■ The records:
☆ ☆ ☆ ☆ ☆

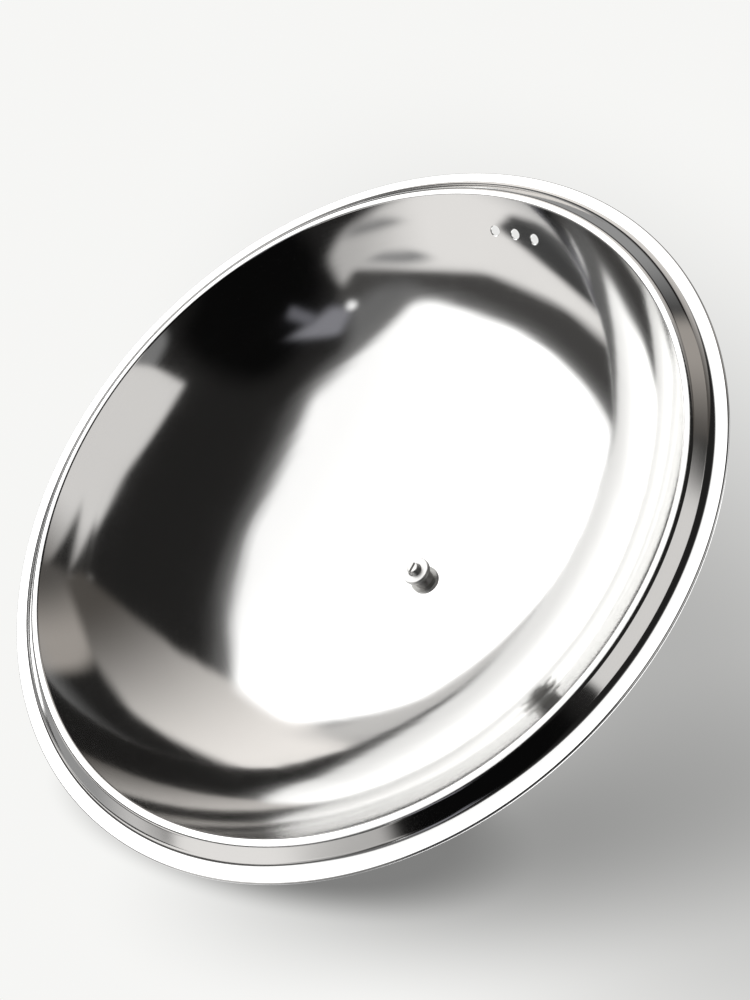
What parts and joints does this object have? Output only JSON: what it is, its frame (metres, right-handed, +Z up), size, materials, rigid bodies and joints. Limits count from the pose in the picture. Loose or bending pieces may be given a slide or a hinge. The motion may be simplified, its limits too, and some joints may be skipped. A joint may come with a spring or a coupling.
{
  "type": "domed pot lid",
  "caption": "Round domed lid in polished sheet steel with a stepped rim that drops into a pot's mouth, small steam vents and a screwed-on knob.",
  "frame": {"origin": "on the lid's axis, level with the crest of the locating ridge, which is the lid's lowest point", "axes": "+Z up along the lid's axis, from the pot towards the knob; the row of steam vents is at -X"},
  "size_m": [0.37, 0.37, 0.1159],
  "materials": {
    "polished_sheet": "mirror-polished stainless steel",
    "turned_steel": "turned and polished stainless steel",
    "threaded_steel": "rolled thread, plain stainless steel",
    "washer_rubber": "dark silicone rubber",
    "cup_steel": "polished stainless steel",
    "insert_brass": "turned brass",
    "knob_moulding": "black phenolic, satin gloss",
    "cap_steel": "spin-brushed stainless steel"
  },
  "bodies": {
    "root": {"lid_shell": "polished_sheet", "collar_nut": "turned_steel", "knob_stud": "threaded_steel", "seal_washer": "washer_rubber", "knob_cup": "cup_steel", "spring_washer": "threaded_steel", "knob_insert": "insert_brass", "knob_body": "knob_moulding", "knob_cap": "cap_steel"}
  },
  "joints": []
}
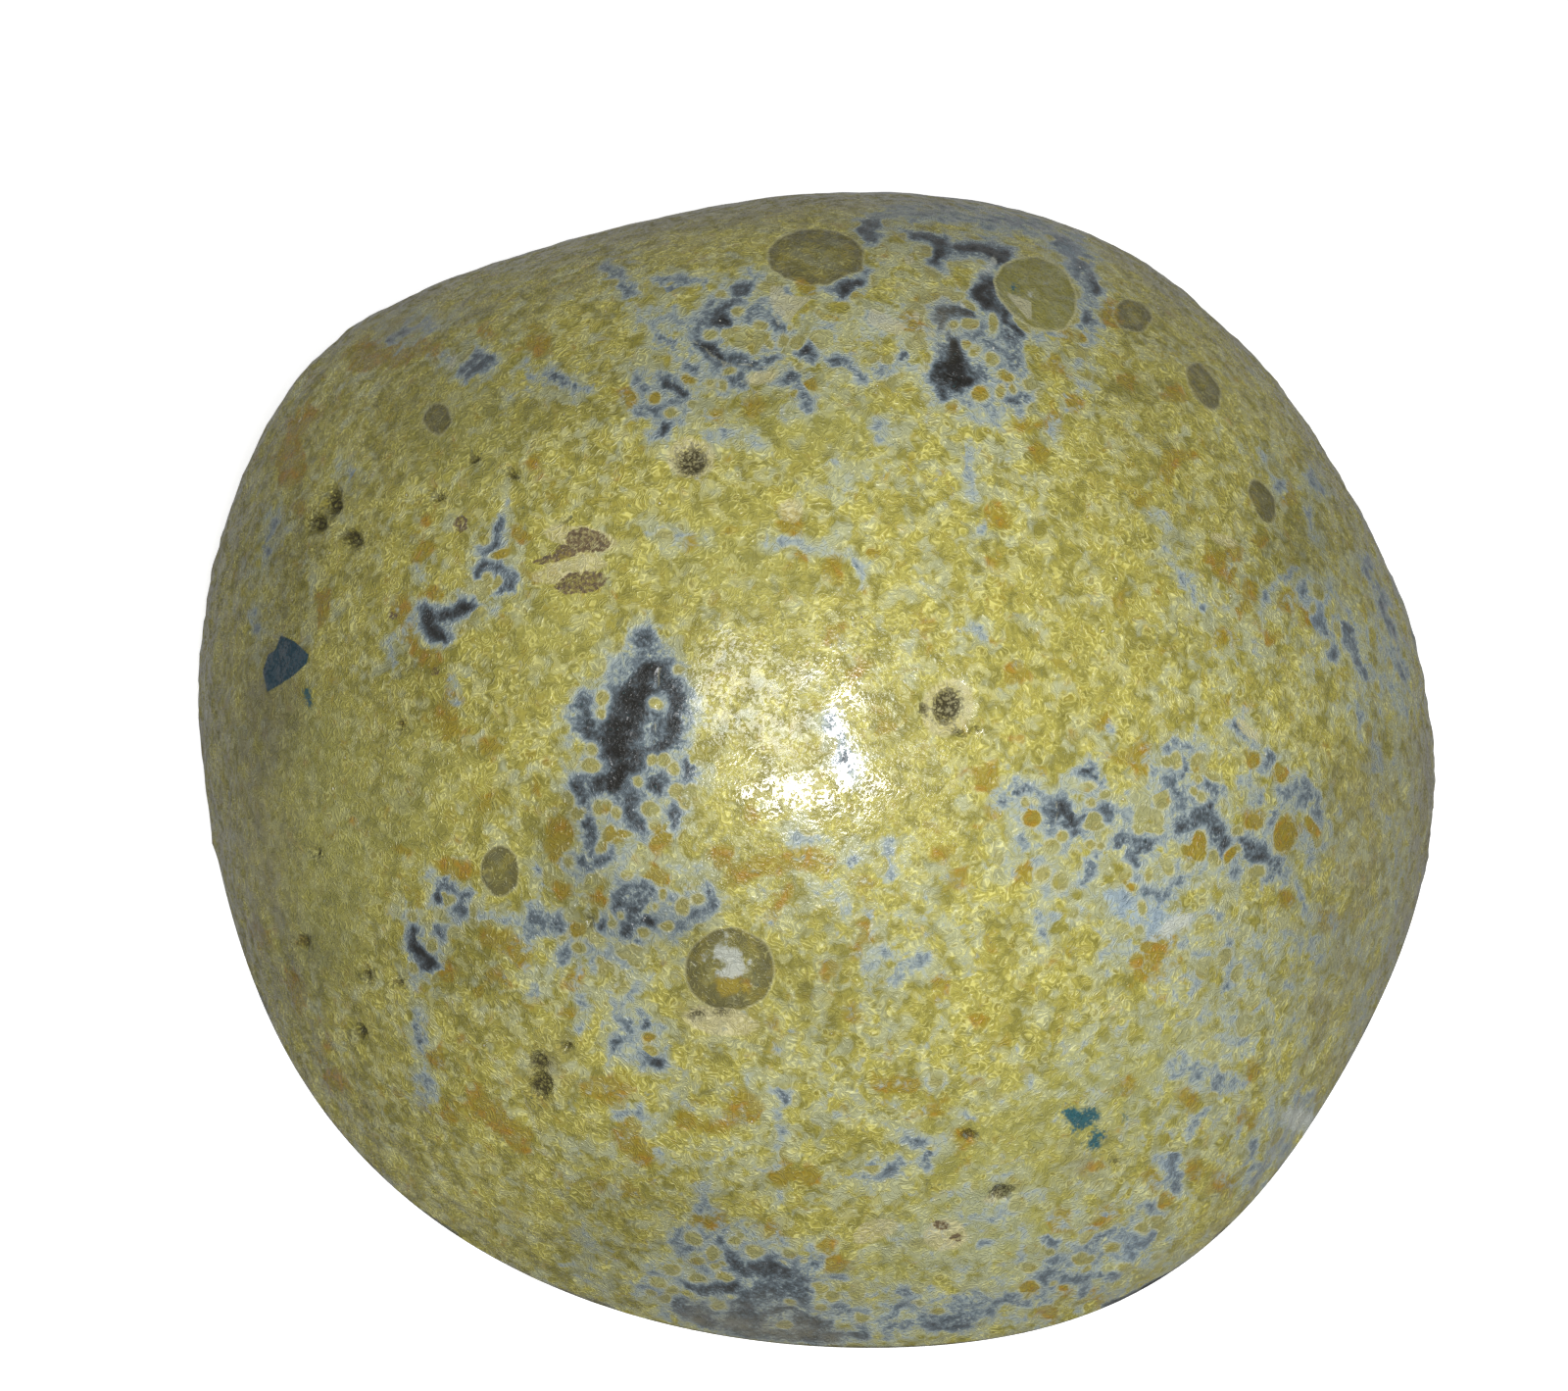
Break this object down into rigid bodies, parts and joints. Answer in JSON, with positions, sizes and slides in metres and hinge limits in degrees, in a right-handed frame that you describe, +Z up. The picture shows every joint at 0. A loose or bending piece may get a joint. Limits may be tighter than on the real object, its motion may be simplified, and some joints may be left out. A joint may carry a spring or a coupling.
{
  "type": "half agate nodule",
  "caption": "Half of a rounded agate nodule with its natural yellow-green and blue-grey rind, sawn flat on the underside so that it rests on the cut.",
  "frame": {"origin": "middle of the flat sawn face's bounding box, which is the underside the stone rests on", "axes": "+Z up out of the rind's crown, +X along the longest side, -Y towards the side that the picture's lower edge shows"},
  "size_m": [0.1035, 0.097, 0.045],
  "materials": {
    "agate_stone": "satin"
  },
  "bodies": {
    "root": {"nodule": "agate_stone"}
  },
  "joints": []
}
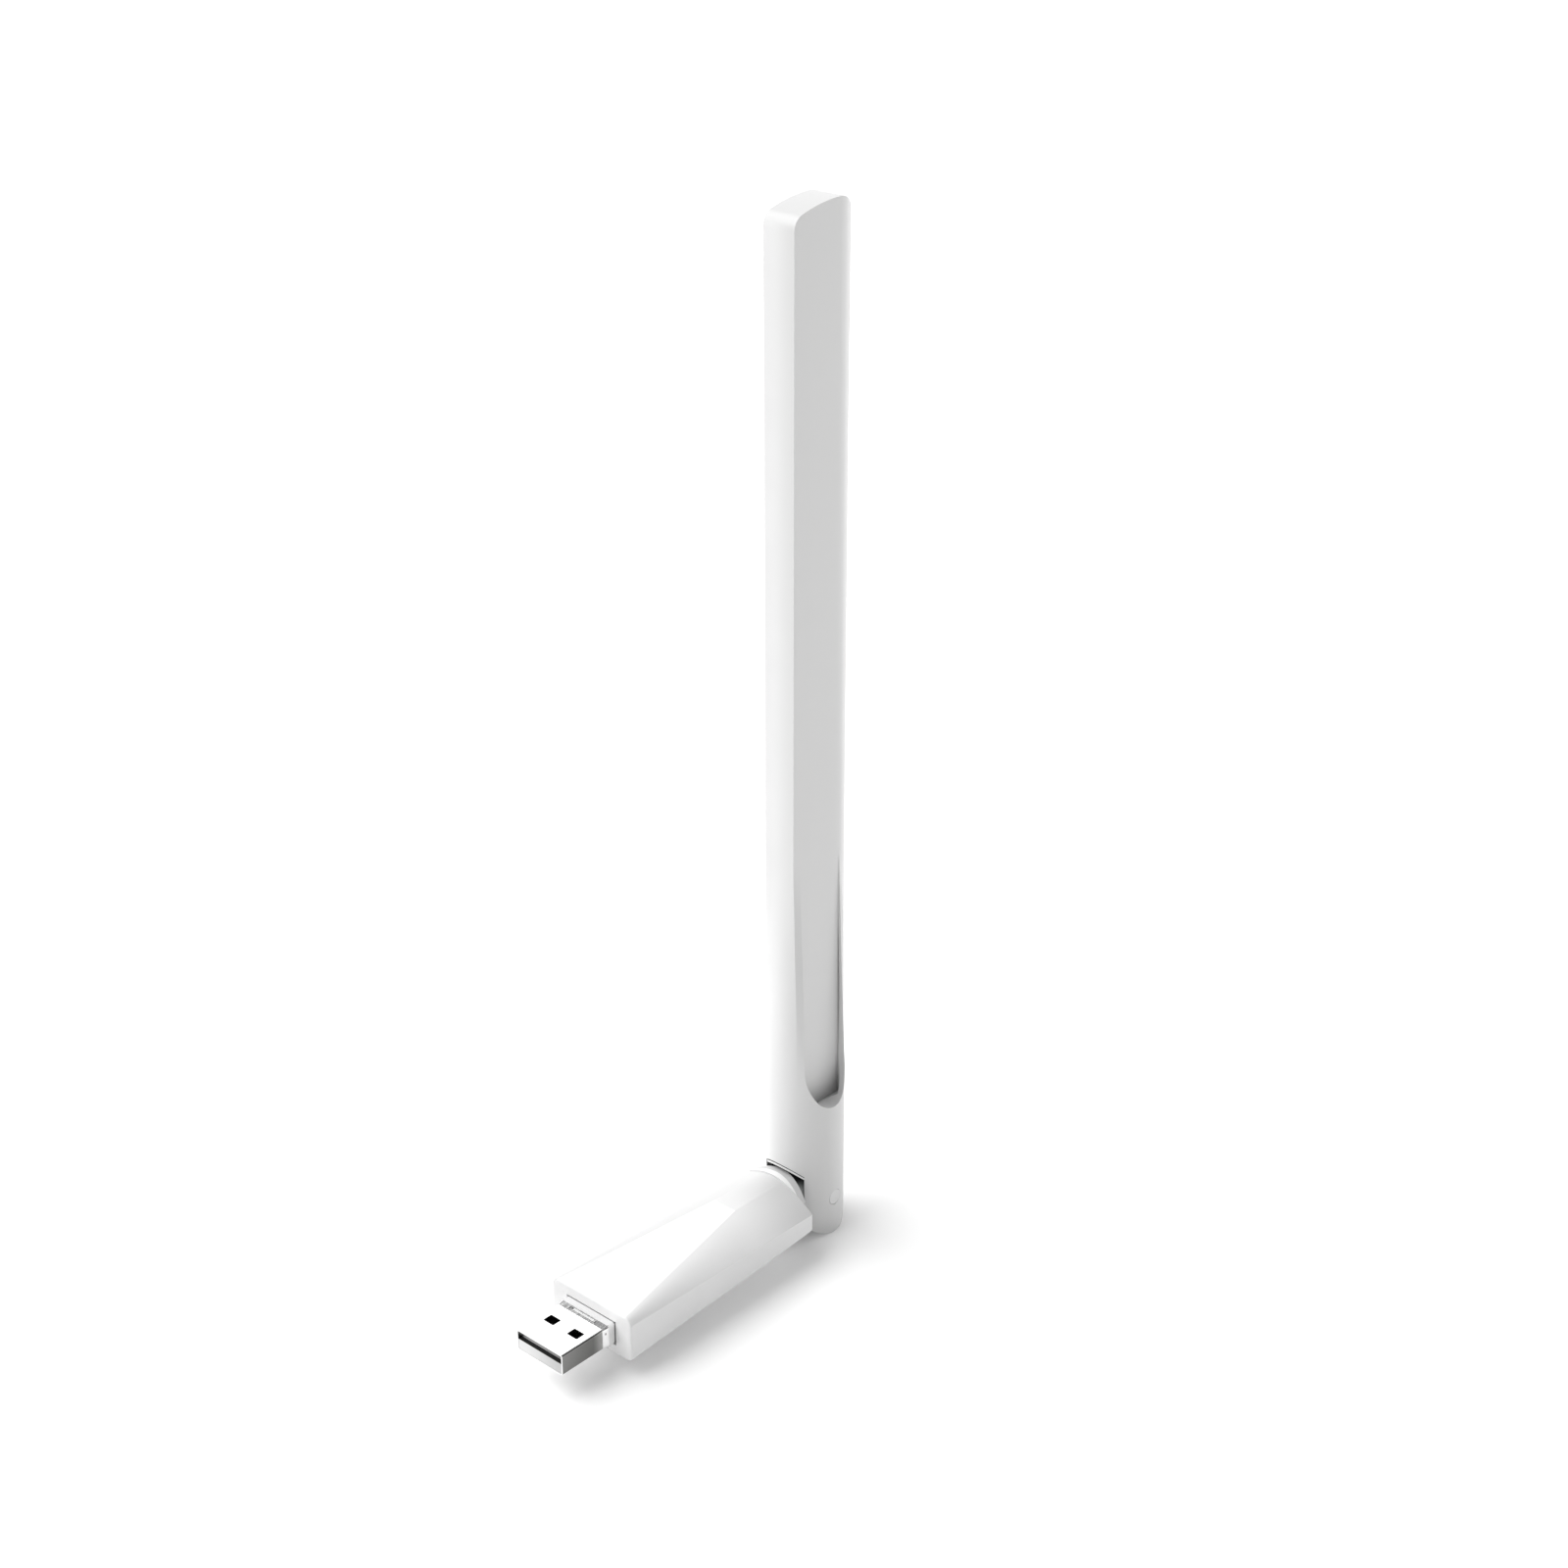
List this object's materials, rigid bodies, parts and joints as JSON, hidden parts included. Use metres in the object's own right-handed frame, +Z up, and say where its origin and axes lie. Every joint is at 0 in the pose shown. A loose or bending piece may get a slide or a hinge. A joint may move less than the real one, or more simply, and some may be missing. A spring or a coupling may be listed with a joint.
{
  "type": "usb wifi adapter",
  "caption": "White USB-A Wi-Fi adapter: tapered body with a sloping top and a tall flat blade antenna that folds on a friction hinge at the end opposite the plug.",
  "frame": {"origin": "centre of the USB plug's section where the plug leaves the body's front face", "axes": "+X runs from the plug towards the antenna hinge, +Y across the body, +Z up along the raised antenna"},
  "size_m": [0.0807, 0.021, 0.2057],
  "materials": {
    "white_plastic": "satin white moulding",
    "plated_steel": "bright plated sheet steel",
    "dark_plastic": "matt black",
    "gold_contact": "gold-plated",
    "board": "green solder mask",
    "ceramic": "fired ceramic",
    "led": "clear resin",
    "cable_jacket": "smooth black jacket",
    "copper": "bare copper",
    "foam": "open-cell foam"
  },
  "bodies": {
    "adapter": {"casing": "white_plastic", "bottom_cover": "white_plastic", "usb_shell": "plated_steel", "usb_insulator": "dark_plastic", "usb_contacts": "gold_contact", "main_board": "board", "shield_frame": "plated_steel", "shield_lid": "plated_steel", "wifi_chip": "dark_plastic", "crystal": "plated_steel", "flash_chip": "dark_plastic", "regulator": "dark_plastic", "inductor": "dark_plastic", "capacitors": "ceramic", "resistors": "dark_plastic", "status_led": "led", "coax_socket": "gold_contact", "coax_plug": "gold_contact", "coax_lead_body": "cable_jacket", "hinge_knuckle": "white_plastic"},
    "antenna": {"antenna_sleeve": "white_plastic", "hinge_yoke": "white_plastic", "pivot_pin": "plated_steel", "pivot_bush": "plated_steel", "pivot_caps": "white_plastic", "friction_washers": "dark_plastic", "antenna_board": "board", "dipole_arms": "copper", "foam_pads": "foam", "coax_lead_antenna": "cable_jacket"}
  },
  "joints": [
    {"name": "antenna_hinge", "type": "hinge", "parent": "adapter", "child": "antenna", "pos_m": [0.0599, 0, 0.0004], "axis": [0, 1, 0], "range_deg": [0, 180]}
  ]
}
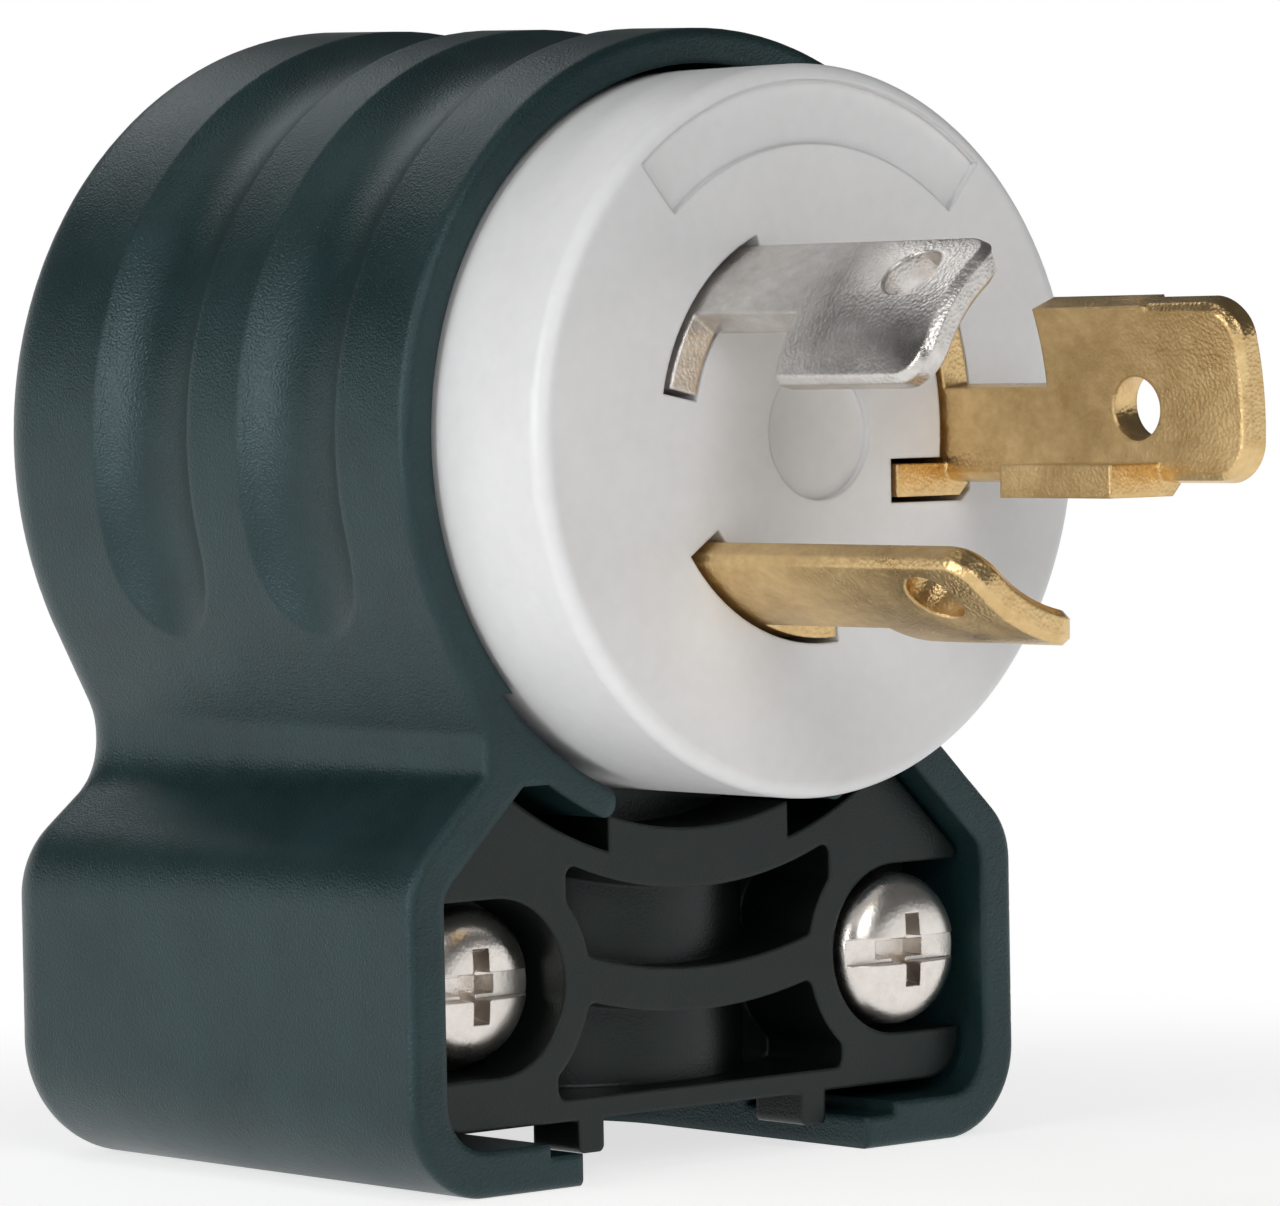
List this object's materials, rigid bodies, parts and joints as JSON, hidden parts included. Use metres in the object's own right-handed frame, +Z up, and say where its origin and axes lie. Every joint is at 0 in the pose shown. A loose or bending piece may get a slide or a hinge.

☆ ☆ ☆ ☆ ☆

■ Task brief: All of the entries above should be copied exactly, except for the pictures.

■ Output of the task:
What parts and joints does this object have? Output only JSON: what it is, its frame (metres, right-handed, +Z up), size, materials, rigid bodies and joints. Limits count from the pose in the picture. Loose or bending pieces may be given a slide or a hinge. The motion may be simplified, its limits too, and some joints may be skipped. A joint may come with a spring or a coupling.
{
  "type": "domed pot lid",
  "caption": "Round domed lid in polished sheet steel with a stepped rim that drops into a pot's mouth, small steam vents and a screwed-on knob.",
  "frame": {"origin": "on the lid's axis, level with the crest of the locating ridge, which is the lid's lowest point", "axes": "+Z up along the lid's axis, from the pot towards the knob; the row of steam vents is at -X"},
  "size_m": [0.37, 0.37, 0.1159],
  "materials": {
    "polished_sheet": "mirror-polished stainless steel",
    "turned_steel": "turned and polished stainless steel",
    "threaded_steel": "rolled thread, plain stainless steel",
    "washer_rubber": "dark silicone rubber",
    "cup_steel": "polished stainless steel",
    "insert_brass": "turned brass",
    "knob_moulding": "black phenolic, satin gloss",
    "cap_steel": "spin-brushed stainless steel"
  },
  "bodies": {
    "root": {"lid_shell": "polished_sheet", "collar_nut": "turned_steel", "knob_stud": "threaded_steel", "seal_washer": "washer_rubber", "knob_cup": "cup_steel", "spring_washer": "threaded_steel", "knob_insert": "insert_brass", "knob_body": "knob_moulding", "knob_cap": "cap_steel"}
  },
  "joints": []
}
Break this object down into rigid bodies, parts and joints. Answer in JSON, with positions, sizes and slides in metres and hinge limits in degrees, in a right-handed frame that you describe, +Z up. The picture shows every joint at 0. A loose or bending piece may get a joint. Limits may be tighter than on the real object, its motion may be simplified, and some joints may be left out. A joint may carry a spring or a coupling.
{
  "type": "half agate nodule",
  "caption": "Half of a rounded agate nodule with its natural yellow-green and blue-grey rind, sawn flat on the underside so that it rests on the cut.",
  "frame": {"origin": "middle of the flat sawn face's bounding box, which is the underside the stone rests on", "axes": "+Z up out of the rind's crown, +X along the longest side, -Y towards the side that the picture's lower edge shows"},
  "size_m": [0.1035, 0.097, 0.045],
  "materials": {
    "agate_stone": "satin"
  },
  "bodies": {
    "root": {"nodule": "agate_stone"}
  },
  "joints": []
}
List this object's materials, rigid bodies, parts and joints as JSON, hidden parts included. Use metres in the object's own right-handed frame, +Z up, and say where its origin and axes lie. Every joint is at 0 in the pose shown. A loose or bending piece may get a slide or a hinge. A joint may move less than the real one, or more simply, and some may be missing. A spring or a coupling may be listed with a joint.
{
  "type": "usb wifi adapter",
  "caption": "White USB-A Wi-Fi adapter: tapered body with a sloping top and a tall flat blade antenna that folds on a friction hinge at the end opposite the plug.",
  "frame": {"origin": "centre of the USB plug's section where the plug leaves the body's front face", "axes": "+X runs from the plug towards the antenna hinge, +Y across the body, +Z up along the raised antenna"},
  "size_m": [0.0807, 0.021, 0.2057],
  "materials": {
    "white_plastic": "satin white moulding",
    "plated_steel": "bright plated sheet steel",
    "dark_plastic": "matt black",
    "gold_contact": "gold-plated",
    "board": "green solder mask",
    "ceramic": "fired ceramic",
    "led": "clear resin",
    "cable_jacket": "smooth black jacket",
    "copper": "bare copper",
    "foam": "open-cell foam"
  },
  "bodies": {
    "adapter": {"casing": "white_plastic", "bottom_cover": "white_plastic", "usb_shell": "plated_steel", "usb_insulator": "dark_plastic", "usb_contacts": "gold_contact", "main_board": "board", "shield_frame": "plated_steel", "shield_lid": "plated_steel", "wifi_chip": "dark_plastic", "crystal": "plated_steel", "flash_chip": "dark_plastic", "regulator": "dark_plastic", "inductor": "dark_plastic", "capacitors": "ceramic", "resistors": "dark_plastic", "status_led": "led", "coax_socket": "gold_contact", "coax_plug": "gold_contact", "coax_lead_body": "cable_jacket", "hinge_knuckle": "white_plastic"},
    "antenna": {"antenna_sleeve": "white_plastic", "hinge_yoke": "white_plastic", "pivot_pin": "plated_steel", "pivot_bush": "plated_steel", "pivot_caps": "white_plastic", "friction_washers": "dark_plastic", "antenna_board": "board", "dipole_arms": "copper", "foam_pads": "foam", "coax_lead_antenna": "cable_jacket"}
  },
  "joints": [
    {"name": "antenna_hinge", "type": "hinge", "parent": "adapter", "child": "antenna", "pos_m": [0.0599, 0, 0.0004], "axis": [0, 1, 0], "range_deg": [0, 180]}
  ]
}
List this object's materials, rigid bodies, parts and joints as JSON, hidden parts included. Use metres in the object's own right-handed frame, +Z up, and say where its origin and axes lie. Every joint is at 0 in the pose shown. A loose or bending piece may get a slide or a hinge.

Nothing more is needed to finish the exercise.